Does Using an LLM Aggregator Increase Latency?

An LLM aggregator can add a small latency overhead, but routing and provider distance usually matter more. How to benchmark p50 and p95 against direct calls.

By Dora 2 min read
Does Using an LLM Aggregator Increase Latency?

Overview

Using an LLM aggregator can increase latency slightly, but the real impact depends on routing, provider distance, request processing, model choice, network conditions, and whether the aggregator adds useful fallback or observability. The only reliable answer comes from testing your own workload.

  • Measure time to first token, total response time, and error rate.
  • Compare direct provider calls with aggregator calls using the same prompts.
  • Check whether routing, retries, caching, or fallback offsets any added delay.

Latency should be evaluated against product needs. A background content job can tolerate more delay than a real-time support chat. A routing layer may add overhead, but it may also reduce downtime by giving teams alternative providers when one route fails.

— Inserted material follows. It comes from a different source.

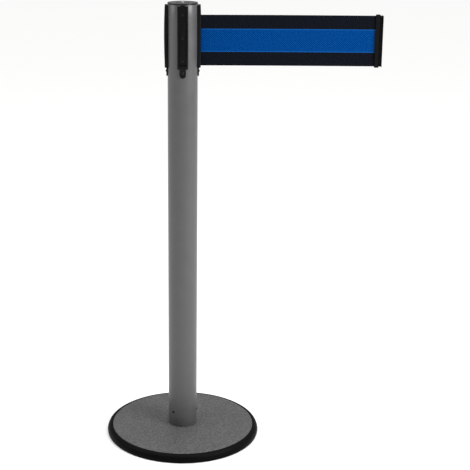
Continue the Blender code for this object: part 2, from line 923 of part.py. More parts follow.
def build_brake():
    drum_inner = FLANGE_RADIUS - 0.0013
    turned(
        "brake_drum",
        [
            (drum_inner, LID_BOTTOM - GAP),
            (FLANGE_RADIUS + 0.0002, LID_BOTTOM - GAP),
            (FLANGE_RADIUS + 0.0002, SHOE_BOTTOM),
            (drum_inner, SHOE_BOTTOM),
        ],
        MATERIALS["zinc"],
        INNER,
    )
    plate_top = SHOE_BOTTOM - GAP
    hub = turned(
        "brake_hub",
        [
            (AXLE_RADIUS + GAP, SHOE_TOP),
            (0.0070, SHOE_TOP),
            (0.0070, plate_top),
            (0.0190, plate_top),
            (0.0190, HUB_BOTTOM),
            (AXLE_RADIUS + GAP, HUB_BOTTOM),
        ],
        MATERIALS["dark_nylon"],
        SMALL,
    )
    middle = (SHOE_INNER + SHOE_OUTER) / 2
    half = (SHOE_OUTER - SHOE_INNER) / 2
    sweep = radians(84)
    outline = (
        arc((0.0, 0.0), SHOE_OUTER, 0.0, sweep, 10)
        + arc((middle * cos(sweep), middle * sin(sweep)), half, sweep, sweep + pi, 6)[1:-1]
        + arc((0.0, 0.0), SHOE_INNER, sweep, 0.0, 10)
        + arc((middle, 0.0), half, pi, tau, 6)[1:-1]
    )
    for number, angle in enumerate(PIVOT_ANGLES, 1):
        place_at = (middle * cos(angle), middle * sin(angle), HUB_BOTTOM + 0.0005)
        pin = cylinder(f"hub_pin_{number}", 0.0010, SHOE_TOP - HUB_BOTTOM - 0.0005, None)
        pin.location = place_at
        join(hub, pin)
        mesh = outline_mesh(f"brake_shoe_{number}", outline, SHOE_TOP - SHOE_BOTTOM)
        mesh.transform(Matrix.Translation((-middle, 0.0, SHOE_BOTTOM)))
        shoe = place(f"brake_shoe_{number}", mesh, MATERIALS["friction"])
        shoe.location = (middle * cos(angle), middle * sin(angle), 0.0)
        shoe.rotation_euler = (0.0, 0.0, angle)
        hole = cylinder(f"shoe_hole_{number}", 0.0013, 0.0200, None)
        hole.location = (place_at[0], place_at[1], SHOE_BOTTOM - 0.005)
        cut(shoe, hole)


# ---------------------------------------------------------------- belt
def strip_outline(path, thickness):
    """The outline of a strip of even thickness along a path of (x, y) points."""
    left, right = [], []
    for i, point in enumerate(path):
        before = Vector(path[max(i - 1, 0)])
        after = Vector(path[min(i + 1, len(path) - 1)])
        along = (after - before).normalized()
        side = Vector((-along.y, along.x)) * thickness / 2
        left.append(tuple(Vector(point) + side))
        right.append(tuple(Vector(point) - side))
    return left + right[::-1]


def drop_at(x):
    """How far the belt hangs below the outlet's line at x."""
    share = max(0.0, (x - BELT_START) / (BELT_END - BELT_START))
    return BELT_DROP * share**1.5


def build_belt():
    lead_radius = ROLL_RADIUS + GAP + BELT_THICKNESS / 2
    throat = POST_BORE + 0.0008
    meet = throat - 0.0020
    angle = acos(lead_radius / meet)
    start = Vector((lead_radius * cos(angle), lead_radius * sin(angle)))
    path = [tuple(start), tuple(start.lerp(Vector((meet, 0.0)), 0.80))]
    path += [(meet + 0.0002, 0.0007), (throat - 0.0006, 0.0001), (throat + 0.001, 0.0)]
    path += [(BELT_START - GAP, 0.0)]
    extruded(
        "belt_lead",
        strip_outline(path, BELT_THICKNESS),
        BELT_BOTTOM,
        BELT_TOP,
        MATERIALS["webbing"],
    )
    steps = 16
    stations = [BELT_START + (BELT_END + 0.0024 - BELT_START) * i / steps for i in range(steps + 1)]
    upper = [(x, BELT_TOP - drop_at(x)) for x in stations]
    lower = [(x, BELT_BOTTOM - drop_at(x)) for x in reversed(stations)]
    upright("belt_run", upper + lower, BELT_THICKNESS, MATERIALS["webbing"])


def build_belt_end():
    """The moulded belt end: a body that grips the belt, a neck and a T head that fits a receiver."""
    body_far = BELT_END + 0.0084
    head_far = BELT_END + CLIP_LENGTH
    head_near = head_far - 0.0016
    half = 0.0044
    slot = BELT_THICKNESS / 2 + 0.0004
    bore = 0.0018
    pin_x = BELT_END + 0.0046
    mouth = acos(-sqrt(1 - (slot / bore) ** 2))
    keyhole = [(BELT_END, slot)] + arc((pin_x, 0.0), bore, mouth, 0.0, 8)[:-1] + [(pin_x + bore, 0.0)]
    section = (
        keyhole[::-1]
        + [(BELT_END, half - 0.0016), (BELT_END + 0.0016, half), (body_far - 0.0010, half)]
        + [(body_far, half - 0.0010), (body_far, 0.0)]
    )
    low = CLIP_MIDDLE - CLIP_HEIGHT / 2
    high = CLIP_MIDDLE + CLIP_HEIGHT / 2
    lower_side = [(x, -y) for x, y in section[1:-1]][::-1]
    body = extruded("clip_body", section + lower_side, low, high, MATERIALS["black_nylon"])
    head_half = CHANNEL_HALF - 0.0004
    neck = 0.0024
    head = both_sides(
        [(body_far - 0.0005, neck), (head_near, neck), (head_near, head_half)]
        + [(head_far - 0.0004, head_half), (head_far, head_half - 0.0004)]
    )
    flange = extruded("clip_head", head, low + 0.0020, high - 0.0020, None)
    join(body, flange)
    pin = cylinder("clip_pin", bore - GAP, CLIP_HEIGHT - 0.0020, MATERIALS["bright_steel"], 16)
    pin.location = (pin_x, 0.0, low + 0.0010)


# ---------------------------------------------------------------- build
clear_scene()
PARTS = new_collection("belt_stanchion")
CUTTERS = new_collection("cutters")
MATERIALS = {
    "rubber": new_material("rubber", (0.018, 0.018, 0.019), 0.70),
    "cast_iron": new_material("cast_iron", (0.09, 0.09, 0.095), 0.60, 0.8),
    "hammered_grey": new_material("hammered_grey", (0.12, 0.125, 0.135), 0.50, 0.3),
    "grey_powder": new_material("grey_powder", (0.13, 0.135, 0.145), 0.42, 0.3),
    "grey_gloss": new_material("grey_gloss", (0.12, 0.125, 0.135), 0.25, 0.4),
    "black_nylon": new_material("black_nylon", (0.012, 0.012, 0.013), 0.42),
    "dark_nylon": new_material("dark_nylon", (0.03, 0.03, 0.032), 0.50),
    "black_steel": new_material("black_steel", (0.02, 0.02, 0.022), 0.35, 0.6),
    "bright_steel": new_material("bright_steel", (0.60, 0.60, 0.62), 0.22, 1.0),
    "spring_steel": new_material("spring_steel", (0.25, 0.27, 0.30), 0.30, 1.0),
    "zinc": new_material("zinc", (0.50, 0.51, 0.53), 0.35, 1.0),
    "bronze": new_material("bronze", (0.45, 0.28, 0.12), 0.40, 1.0),
    "friction": new_material("friction", (0.10, 0.07, 0.05), 0.80),
    "webbing": new_material("webbing", (0.010, 0.012, 0.020), 0.85),
}

build_base()
build_foot()
build_post()
build_cap()
build_receivers()
build_tongue_screws()
build_outlet()
build_cassette_frame()
build_spool()
build_spring()
build_brake()
build_belt()
build_belt_end()
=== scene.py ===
"""Looks of the retractable belt stanchion: finishes, surfaces, webbing, floor, light, camera."""

import json
import logging
import math
from dataclasses import dataclass, field
from enum import Enum
from typing import Any, Callable, Iterable, Mapping, Optional, Sequence

import bmesh
import bpy
import numpy as np
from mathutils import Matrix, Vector

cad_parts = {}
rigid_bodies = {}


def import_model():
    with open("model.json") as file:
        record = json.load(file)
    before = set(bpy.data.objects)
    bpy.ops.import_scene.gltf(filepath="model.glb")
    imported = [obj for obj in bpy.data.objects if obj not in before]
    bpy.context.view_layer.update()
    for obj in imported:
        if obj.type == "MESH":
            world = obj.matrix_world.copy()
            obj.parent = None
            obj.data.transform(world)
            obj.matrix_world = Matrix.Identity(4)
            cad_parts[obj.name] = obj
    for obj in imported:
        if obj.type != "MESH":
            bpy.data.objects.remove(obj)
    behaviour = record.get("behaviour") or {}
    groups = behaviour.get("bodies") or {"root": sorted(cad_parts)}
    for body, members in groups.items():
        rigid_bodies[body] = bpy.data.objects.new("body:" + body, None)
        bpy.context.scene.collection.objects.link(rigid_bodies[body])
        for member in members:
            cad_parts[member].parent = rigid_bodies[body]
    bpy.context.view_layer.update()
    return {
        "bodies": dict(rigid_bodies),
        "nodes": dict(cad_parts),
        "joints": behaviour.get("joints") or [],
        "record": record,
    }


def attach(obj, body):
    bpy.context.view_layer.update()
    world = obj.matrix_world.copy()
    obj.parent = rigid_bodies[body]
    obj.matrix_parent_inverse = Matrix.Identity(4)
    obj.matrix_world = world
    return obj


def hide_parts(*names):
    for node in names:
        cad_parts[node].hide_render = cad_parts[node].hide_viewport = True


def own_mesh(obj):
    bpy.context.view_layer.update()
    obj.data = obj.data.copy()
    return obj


Array = np.ndarray
Colour = tuple[float, float, float, float]
Corner = tuple[float, float, float]

MM = 0.001
TAU = 2.0 * math.pi
WEAVE_MAP = "weave"
DUST = "8C8A86"
SPECKS_PER_METRE = 220.0
FUZZ_PER_METRE = 900.0

logging.basicConfig(level=logging.INFO, format="%(levelname)s %(message)s")
LOG = logging.getLogger("belt_stanchion")


# ---------------------------------------------------------------- colour and node helpers
def linear(hex_colour: str) -> Colour:
    """Turn an sRGB hex colour into a linear RGBA one.

    Args:
        hex_colour: six hex digits, with or without a leading #.

    Returns:
        The colour as four linear numbers, with an alpha of 1.
    """
    digits = hex_colour.lstrip("#")
    srgb = np.array([int(digits[i : i + 2], 16) / 255.0 for i in (0, 2, 4)])
    low = srgb / 12.92
    high = ((srgb + 0.055) / 1.055) ** 2.4
    red, green, blue = (float(v) for v in np.where(srgb <= 0.04045, low, high))
    return (red, green, blue, 1.0)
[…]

For WaveSpeedAI users, the transparent answer is that aggregation is not magic; it is a trade-off between simplicity, flexibility, and performance. For production teams, the right test is to measure direct versus aggregated calls under realistic traffic and decide whether the operational benefits justify any latency difference. Measure aggregator latency yourself: benchmark p50 and p95 for the same model called directly and through the layer, from your production region; accept the overhead only if the operational gains outweigh it.